246. When love finds no worthy vessel, all the tenderness in one’s heart falls uselessly to the ground. The great tragedy of the world is this: those who do not know how to love have no shortage of people who would love them. Yet those who know how to love find no worthy person to love.
247. That person alone is successful whose integrity allows others to place trust in them without hesitation. One in whom no one can place trust—their human existence is rendered void! The capacity to create within yourself spaces worthy of others’ trust is itself a great accomplishment.
248. Never show respect to the narrow-minded, for they mistake it as their due and grow arrogant. Arrogance brings ruin in two circumstances: when a person takes pride in something they have not earned, and when a person takes pride beyond the measure of their own merit.

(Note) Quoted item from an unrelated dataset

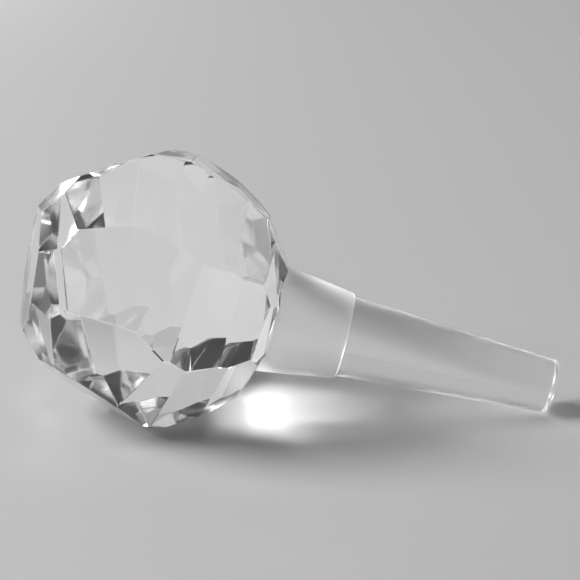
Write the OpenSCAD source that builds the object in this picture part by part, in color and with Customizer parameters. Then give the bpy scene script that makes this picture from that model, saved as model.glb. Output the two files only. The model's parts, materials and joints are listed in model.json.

249. It is time for women to abandon the mentality of seasoning another’s head with salt and spice and savoring it all their lives. The longer women delay understanding this, the more they shall suffer humiliation and abuse. A woman who does not earn her own keep sees both her self-respect and her social and familial standing descend to great depths.
250. Men show no real regard to those women who do not know how to demand proper respect from them. Whether man or woman, whoever lacks rational proportion about their own standing—in place of false pride about their position—deserves only disrespect and ignominy.